If you do not know the joys of growing hydrangea paniculata or panicle hydrangea, now is the time to get to know this carefree shrub currently in full bloom.
Panicle hydrangeas were once a forgotten landscape plant until the variety Limelight was released. This plant started the panicle revolution. Prized for its white, large flower head, panicle hydrangea is in bloom from July through fall.
If your idea of growing hydrangea is the common hydrangea macrophylla, a fussy water-hog with pink or blue flowers, you will be happy to know panicles require less water and bloom yearly without fail.
Panicle hydrangea is adaptable to full sun or partial shade. However, the best flowering occurs in a sunny location with ample moisture. Summer rains have resulted in the best show in years.
Unlike the macrophylla, the panicle hydrangea flowers on the new or current season’s growth. The result is a summer filled with the white blossoms occasionally tinted with a hint of pink.
Macrophylla will flower best on old wood and frequently experiences winterkill, resulting in few or no blooms. Pruning is a breeze because of its new wood flowering habit. Depending on the variety, they can get quite large, reaching 6 to 8 feet.
My experience is more pruning results in larger flowers.
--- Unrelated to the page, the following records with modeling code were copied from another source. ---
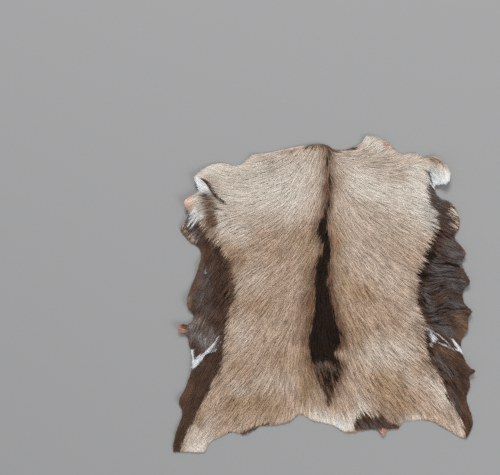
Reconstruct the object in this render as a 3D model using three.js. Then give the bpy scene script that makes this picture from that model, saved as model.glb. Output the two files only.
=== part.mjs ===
// A goatskin rug: one whole skin lying flat on the floor, hair side up.
// It is a single cut sheet, so it is a single solid: leather below, lying coat above.
// X runs to the skin's right side, Y to its neck and Z up. The origin is on the floor,
// under the middle of the skin. All sizes are in millimetres.

import * as THREE from "three";

// Thickness of the sheet
const LEATHER = 1.6;
const BACK_COAT = 8;
const BELLY_COAT = 4;
const RIM_COAT = 1.2;
const SPINE_CREST = 2.5;
const COAT_UNEVENNESS = 0.9;

// Widths of the bands over which the thickness and the lift change
const RIM_TAPER = 24;
const BELLY_BAND = 125;
const SPINE_CREST_WIDTH = 34;
const LIFT_REACH = 78;

// The lattice: steps between two rows of an edge table, and passes that even it out
const STEPS_PER_ROW = 2;
const RELAX_PASSES = 500;

// The cut edge, as four runs between the ends of the legs. Each row is a tip, a notch or a
// turn of the edge: where it lies, and how high its underside is lifted off the floor.
// Runs that face each other have equally many rows, because the lattice joins them.

// Neck edge, from the left foreleg to the right foreleg
const NECK_EDGE = [
  { x: -349, y: 327, lift: 8 },
  { x: -334, y: 341, lift: 8 },
  { x: -309, y: 356, lift: 5 },
  { x: -273, y: 361, lift: 4 },
  { x: -240, y: 352, lift: 2 },
  { x: -219, y: 361, lift: 3 },
  { x: -194, y: 384, lift: 5 },
  { x: -159, y: 389, lift: 2 },
  { x: -88, y: 404, lift: 3 },
  { x: -50, y: 411, lift: 4 },
  { x: -11, y: 415, lift: 6 },
  { x: 14, y: 410, lift: 4 },
  { x: 29, y: 400, lift: 2 },
  { x: 66, y: 400, lift: 1 },
  { x: 103, y: 415, lift: 4 },
  { x: 119, y: 433, lift: 7 },
  { x: 150, y: 431, lift: 6 },
  { x: 180, y: 415, lift: 5 },
  { x: 199, y: 395, lift: 2 },
  { x: 221, y: 384, lift: 2 },
  { x: 248, y: 388, lift: 4 },
  { x: 278, y: 377, lift: 2 },
  { x: 314, y: 382, lift: 8 },
  { x: 344, y: 354, lift: 13 },
];

// Rump edge, from the left hind leg to the right hind leg
const RUMP_EDGE = [
  { x: -415, y: -435, lift: 2 },
  { x: -371, y: -435, lift: 3 },
  { x: -327, y: -435, lift: 2 },
  { x: -316, y: -411, lift: 1 },
  { x: -281, y: -391, lift: 2 },
  { x: -251, y: -380, lift: 1 },
  { x: -215, y: -386, lift: 4 },
  { x: -173, y: -364, lift: 1 },
  { x: -145, y: -361, lift: 3 },
  { x: -95, y: -350, lift: 4 },
  { x: -63, y: -331, lift: 0 },
  { x: -28, y: -348, lift: 2 },
  { x: 22, y: -360, lift: 1 },
  { x: 66, y: -380, lift: 4 },
  { x: 110, y: -376, lift: 2 },
  { x: 150, y: -373, lift: 4 },
  { x: 164, y: -391, lift: 8 },
  { x: 177, y: -374, lift: 4 },
  { x: 206, y: -370, lift: 3 },
  { x: 221, y: -353, lift: 1 },
  { x: 288, y: -347, lift: 1 },
  { x: 333, y: -366, lift: 3 },
  { x: 377, y: -393, lift: 2 },
  { x: 397, y: -397, lift: 3 },
];

// Left flank, from the foreleg down to the hind leg
const LEFT_FLANK = [
  { x: -349, y: 327, lift: 8 },
  { x: -353, y: 312, lift: 15 },
  { x: -342, y: 284, lift: 17 },
  { x: -371, y: 267, lift: 15 },
  { x: -383, y: 254, lift: 16 },
  { x: -379, y: 237, lift: 12 },
  { x: -370, y: 229, lift: 9 },
  { x: -376, y: 208, lift: 8 },
  { x: -394, y: 183, lift: 4 },
  { x: -374, y: 154, lift: 5 },
  { x: -338, y: 121, lift: 2 },
  { x: -344, y: 75, lift: 6 },
  { x: -361, y: 28, lift: 2 },
  { x: -375, y: -10, lift: 8 },
  { x: -372, y: -37, lift: 9 },
  { x: -355, y: -65, lift: 3 },
  { x: -391, y: -79, lift: 10 },
  { x: -402, y: -94, lift: 14 },
  { x: -389, y: -109, lift: 10 },
  { x: -370, y: -138, lift: 3 },
  { x: -360, y: -190, lift: 7 },
  { x: -381, y: -260, lift: 2 },
  { x: -398, y: -294, lift: 6 },
  { x: -388, y: -327, lift: 2 },
  { x: -408, y: -388, lift: 6 },
  { x: -415, y: -435, lift: 2 },
];

// Right flank, from the foreleg down to the hind leg
const RIGHT_FLANK = [
  { x: 344, y: 354, lift: 13 },
  { x: 350, y: 331, lift: 24 },
  { x: 342, y: 309, lift: 20 },
  { x: 321, y: 303, lift: 12 },
  { x: 307, y: 290, lift: 3 },
  { x: 322, y: 264, lift: 3 },
  { x: 348, y: 255, lift: 5 },
  { x: 371, y: 229, lift: 9 },
  { x: 377, y: 187, lift: 4 },
  { x: 366, y: 163, lift: 9 },
  { x: 391, y: 112, lift: 12 },
  { x: 386, y: 86, lift: 4 },
  { x: 402, y: 36, lift: 11 },
  { x: 388, y: 8, lift: 3 },
  { x: 389, y: -25, lift: 6 },
  { x: 406, y: -46, lift: 12 },
  { x: 404, y: -104, lift: 8 },
  { x: 382, y: -126, lift: 3 },
  { x: 381, y: -152, lift: 5 },
  { x: 400, y: -200, lift: 10 },
  { x: 417, y: -210, lift: 15 },
  { x: 402, y: -227, lift: 9 },
  { x: 404, y: -254, lift: 9 },
  { x: 395, y: -284, lift: 2 },
  { x: 413, y: -356, lift: 7 },
  { x: 397, y: -397, lift: 3 },
];

// Soft folds that stand up from the floor, each along a straight crest from one end to the other
const FOLDS = [
  { name: "left foreleg, upper turn", from: [-352, 322], to: [-318, 288], width: 24, height: 8 },
  { name: "left foreleg, lower turn", from: [-318, 288], to: [-298, 252], width: 22, height: 7 },
  { name: "left foreleg, bare edge", from: [-383, 250], to: [-352, 232], width: 20, height: 4 },
  { name: "right foreleg curl", from: [318, 368], to: [334, 306], width: 27, height: 11 },
  { name: "left flank nub", from: [-402, -94], to: [-352, -90], width: 18, height: 6 },
  { name: "right flank upper cockle", from: [400, 112], to: [318, 96], width: 34, height: 4 },
  { name: "right flank middle cockle", from: [408, 36], to: [312, 12], width: 36, height: 5 },
  { name: "right flank lower cockle", from: [410, -60], to: [320, -74], width: 40, height: 5 },
  { name: "left flank upper cockle", from: [-350, 80], to: [-284, 64], width: 34, height: 4 },
  { name: "left flank middle cockle", from: [-378, -24], to: [-290, -8], width: 34, height: 5 },
  { name: "right hind leg point", from: [417, -210], to: [352, -196], width: 30, height: 5 },
  { name: "left hind leg cockle", from: [-400, -290], to: [-344, -276], width: 30, height: 4 },
];

const smoothStep = (t) => {
  const s = THREE.MathUtils.clamp(t, 0, 1);
  return s * s * (3 - 2 * s);
};

// One at the edge, falling smoothly to nothing at the reach
const fadeOver = (distance, reach) => smoothStep(1 - distance / reach);

// A run of the cut edge as evenly stepped points on a smooth curve through its rows.
// Z carries the lift.
function edgePoints(rows) {
  const through = rows.map(({ x, y, lift }) => new THREE.Vector3(x, y, lift));
  const curve = new THREE.CatmullRomCurve3(through, false, "centripetal");
  return curve.getPoints((rows.length - 1) * STEPS_PER_ROW);
}

// A four-sided lattice pinned at the cut edge. It starts as a blend of the four runs and is
// then relaxed: each inner knot moves to the mean of its neighbours, weighted by how far the
// lattice is stretched the other way, which evens it out and keeps its lines from crossing.
function skinLattice(neck, rump, left, right) {
  const across = neck.length - 1;
  const along = left.length - 1;
  const lattice = [];
  for (let j = 0; j <= along; j += 1) {
    const v = j / along;
    const row = [];
    for (let i = 0; i <= across; i += 1) {
      const u = i / across;
      const knot = new THREE.Vector3()
        .addScaledVector(neck[i], 1 - v)
        .addScaledVector(rump[i], v)
        .addScaledVector(left[j], 1 - u)
        .addScaledVector(right[j], u)
        .addScaledVector(neck[0], -(1 - u) * (1 - v))
        .addScaledVector(neck[across], -u * (1 - v))
        .addScaledVector(rump[0], -(1 - u) * v)
        .addScaledVector(rump[across], -u * v);
      row.push(knot);
    }
    lattice.push(row);
  }
  for (let pass = 0; pass < RELAX_PASSES; pass += 1) {
    for (let j = 1; j < along; j += 1) {
      for (let i = 1; i < across; i += 1) {
        const [above, here, below] = [lattice[j - 1], lattice[j], lattice[j + 1]];
        const acrossStep = here[i + 1].clone().sub(here[i - 1]).setZ(0);
        const alongStep = below[i].clone().sub(above[i]).setZ(0);
        const acrossWeight = alongStep.lengthSq();
        const alongWeight = acrossStep.lengthSq();
        const skew = acrossStep.dot(alongStep) / 2;
        here[i]
          .set(0, 0, 0)
          .addScaledVector(here[i - 1], acrossWeight)
          .addScaledVector(here[i + 1], acrossWeight)
          .addScaledVector(above[i], alongWeight)
          .addScaledVector(below[i], alongWeight)
          .addScaledVector(below[i + 1], -skew)
          .addScaledVector(below[i - 1], skew)
          .addScaledVector(above[i + 1], skew)
          .addScaledVector(above[i - 1], -skew)
          .divideScalar(2 * (acrossWeight + alongWeight));
      }
    }
  }
  return lattice;
}

const planDistance = (a, b) => Math.hypot(a.x - b.x, a.y - b.y);

// Lift carried in from the four edge points that a knot is in line with, each fading inwards
function liftFromEdges(knot, edgeKnots) {
  let weighted = 0;
  let total = 0;
  for (const edge of edgeKnots) {
    const weight = fadeOver(planDistance(knot, edge), LIFT_REACH);
    weighted += weight * weight * edge.z;
    total += weight;
  }
  return total > 0 ? weighted / total : 0;
}

// Height of the folds at a place: a rounded crest either side of each fold's line
function foldHeight(x, y) {
  let height = 0;
  for (const fold of FOLDS) {
    const start = new THREE.Vector2(...fold.from);
    const run = new THREE.Vector2(...fold.to).sub(start);
    const offset = new THREE.Vector2(x, y).sub(start);
    const t = THREE.MathUtils.clamp(offset.dot(run) / run.lengthSq(), 0, 1);
    const distance = offset.sub(run.multiplyScalar(t)).length();
    height += fold.height * fadeOver(distance, fold.width);
  }
  return height;
}

// Thickness of leather and lying coat: full on the back, thin on the belly and at the rim
function sheetThickness(knot, flankDistance, rimDistance) {
  const back = smoothStep(flankDistance / BELLY_BAND);
  const coat = BELLY_COAT + (BACK_COAT - BELLY_COAT) * back;
  const crest = SPINE_CREST * fadeOver(Math.abs(knot.x), SPINE_CREST_WIDTH);
  const uneven = COAT_UNEVENNESS * Math.sin(knot.x / 41) * Math.sin(knot.y / 57) * back;
  const inward = 1 - fadeOver(rimDistance, RIM_TAPER);
  return LEATHER + RIM_COAT + (coat + crest + uneven - RIM_COAT) * inward;
}

// The closed solid: underside lattice, top lattice and the rim between them
function skinGeometry() {
  const neck = edgePoints(NECK_EDGE);
  const rump = edgePoints(RUMP_EDGE);
  const left = edgePoints(LEFT_FLANK);
  const right = edgePoints(RIGHT_FLANK);
  const lattice = skinLattice(neck, rump, left, right);
  const rim = [...neck, ...rump, ...left, ...right];
  const across = neck.length - 1;
  const along = left.length - 1;

  const under = [];
  const top = [];
  lattice.forEach((row, j) => {
    row.forEach((knot, i) => {
      const lift = liftFromEdges(knot, [neck[i], rump[i], left[j], right[j]]);
      const floorGap = lift + foldHeight(knot.x, knot.y);
      const flankDistance = Math.min(planDistance(knot, left[j]), planDistance(knot, right[j]));
      const rimDistance = Math.min(...rim.map((edge) => planDistance(knot, edge)));
      const thickness = sheetThickness(knot, flankDistance, rimDistance);
      under.push(knot.x, knot.y, floorGap);
      top.push(knot.x, knot.y, floorGap + thickness);
    });
  });

  const rowLength = across + 1;
  const topStart = rowLength * (along + 1);
  const faces = [];
  for (let j = 0; j < along; j += 1) {
    for (let i = 0; i < across; i += 1) {
      const a = j * rowLength + i;
      const b = a + rowLength;
      const c = b + 1;
      const d = a + 1;
      faces.push(topStart + a, topStart + b, topStart + c, topStart + a, topStart + c, topStart + d);
      faces.push(a, c, b, a, d, c);
    }
  }

  // The rim, walked anticlockwise as seen from above
  const loop = [];
  for (let j = 0; j < along; j += 1) loop.push(j * rowLength);
  for (let i = 0; i < across; i += 1) loop.push(along * rowLength + i);
  for (let j = along; j > 0; j -= 1) loop.push(j * rowLength + across);
  for (let i = across; i > 0; i -= 1) loop.push(i);
  loop.forEach((here, k) => {
    const next = loop[(k + 1) % loop.length];
    faces.push(topStart + here, here, next, topStart + here, next, topStart + next);
  });

  const geometry = new THREE.BufferGeometry();
  geometry.setAttribute("position", new THREE.Float32BufferAttribute([...under, ...top], 3));
  geometry.setIndex(faces);
  geometry.computeBoundingBox();
  const middle = geometry.boundingBox.getCenter(new THREE.Vector3());
  geometry.translate(-middle.x, -middle.y, -geometry.boundingBox.min.z);
  geometry.computeVertexNormals();
  return geometry;
}

const coatMaterial = new THREE.MeshStandardMaterial({
  color: new THREE.Color(0.67, 0.56, 0.47),
  roughness: 0.85,
  metalness: 0,
});

const goatskin = new THREE.Mesh(skinGeometry(), coatMaterial);
goatskin.name = "goatskin";

const group = new THREE.Group();
group.add(goatskin);

export default group;
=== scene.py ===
"""A goatskin rug, dressed: one whole skin lying flat on the floor, hair side up.

The solid of the frame gives the skin's size and place. Here it becomes a thin tanned sheet on
the same folds, and a coat of lying hair on that sheet. The hair is several meshes of small
tapered blades, worked out as whole arrays. X runs to the skin's right side, Y to its neck and
Z up. All sizes are in metres.
"""

import math

import bpy
import numpy as np
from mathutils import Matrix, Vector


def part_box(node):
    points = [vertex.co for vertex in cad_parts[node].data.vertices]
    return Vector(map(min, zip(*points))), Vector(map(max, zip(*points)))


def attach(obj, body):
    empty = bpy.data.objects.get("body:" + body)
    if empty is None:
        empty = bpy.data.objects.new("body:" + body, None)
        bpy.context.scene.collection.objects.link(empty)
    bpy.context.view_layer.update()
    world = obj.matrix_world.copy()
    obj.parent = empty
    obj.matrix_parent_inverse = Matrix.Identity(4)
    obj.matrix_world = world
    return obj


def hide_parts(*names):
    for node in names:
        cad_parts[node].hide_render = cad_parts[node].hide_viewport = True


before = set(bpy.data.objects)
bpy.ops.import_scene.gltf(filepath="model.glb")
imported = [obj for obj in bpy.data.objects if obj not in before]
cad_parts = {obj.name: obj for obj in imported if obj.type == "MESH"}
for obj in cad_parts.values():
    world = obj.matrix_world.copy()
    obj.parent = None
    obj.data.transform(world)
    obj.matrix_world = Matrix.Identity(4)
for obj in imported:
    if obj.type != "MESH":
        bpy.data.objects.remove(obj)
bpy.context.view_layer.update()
skin_low, skin_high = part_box("goatskin")

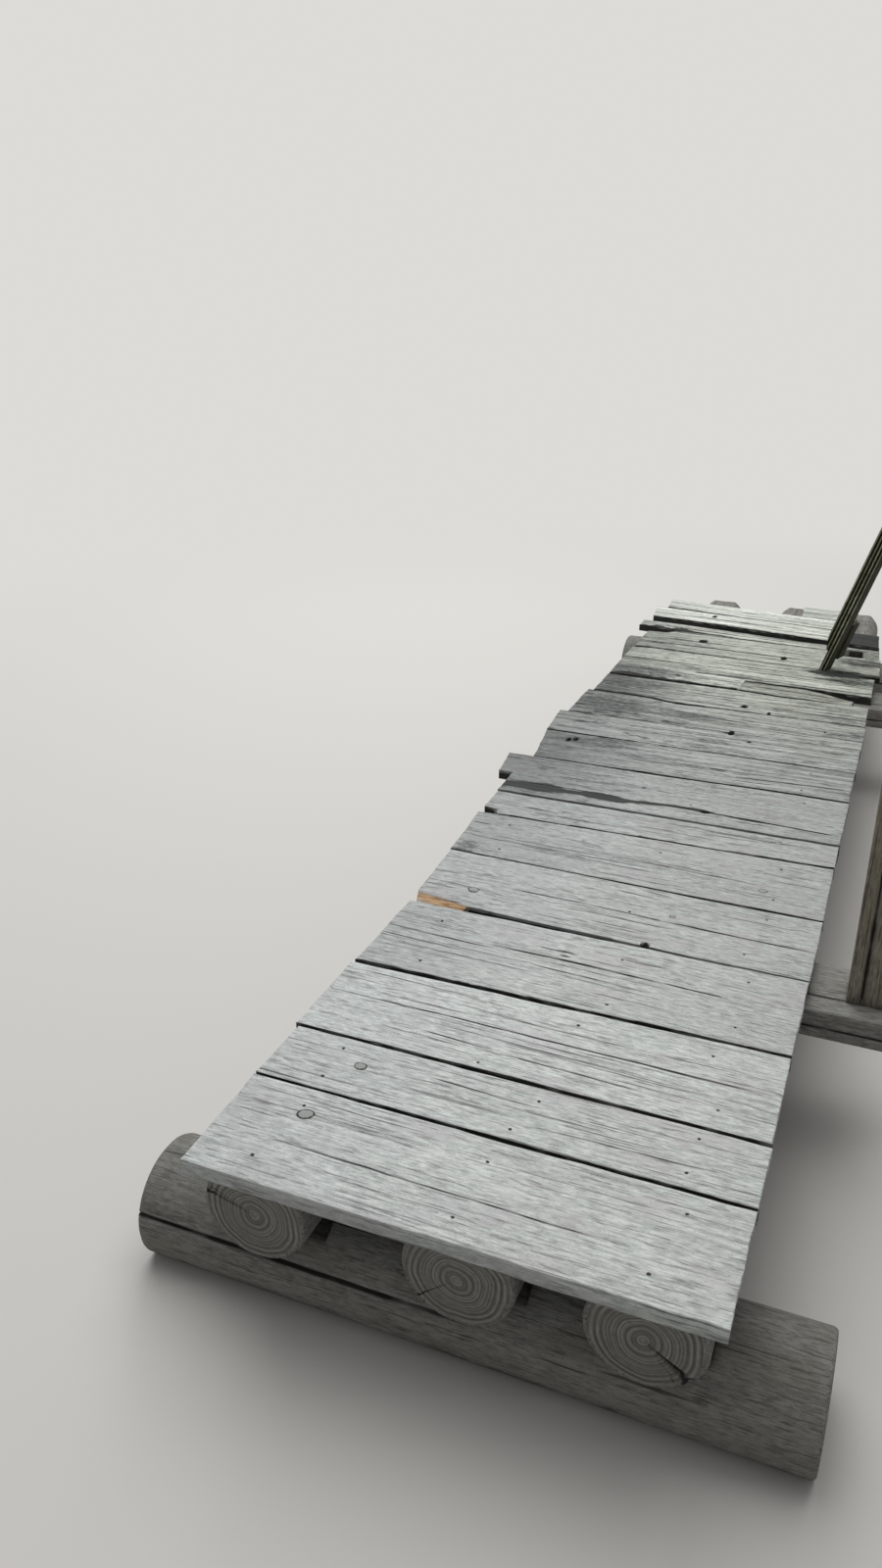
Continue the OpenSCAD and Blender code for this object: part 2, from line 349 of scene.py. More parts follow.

Our Extension Master Gardeners have had excellent results by pruning heavy in late March through early April as new growth begins.
Prune back vigorously to 1 to 2 feet from the ground depending on the variety. The result is that every new branch terminates in a creamy white flower.
Making a trip to the garden center to pick your plant can be overwhelming. Since the introduction of Limelight, the market has been flooded with choices. Plants are now available in a compact 2 to 3 feet height with others reaching over 6 feet. Our Extension Master Gardener demonstration garden, located at 11811 S. Sunset Drive in Olathe, boasts over 15 varieties.
I am often asked to pick my favorite; however, it is hard to pick just one. The good news is that you cannot go wrong.
Quick Fire, Little Quick Fire and Zinfin Doll are some of the first to flower, opening up in mid-June. Pinky Winky, Tardiva and Vanilla Strawberry are excellent choices while Bobo is petite, around 2 feet. Breeders are working to bring pink into the blossoms with releases such as Strawberry Sunday and Lava Lamp.
Panicle hydrangeas are also found growing as a small tree called a standard. These niche trees are around 6 feet and add interest to the landscape. Prune each spring to renew the miniature tree. Standards are perfect for a little height and pop of color.
Be on the lookout for hydrangea paniculata. You will find them dotting the Kansas City landscape this summer. If your next stop is the garden center, your only problem will be selecting just one.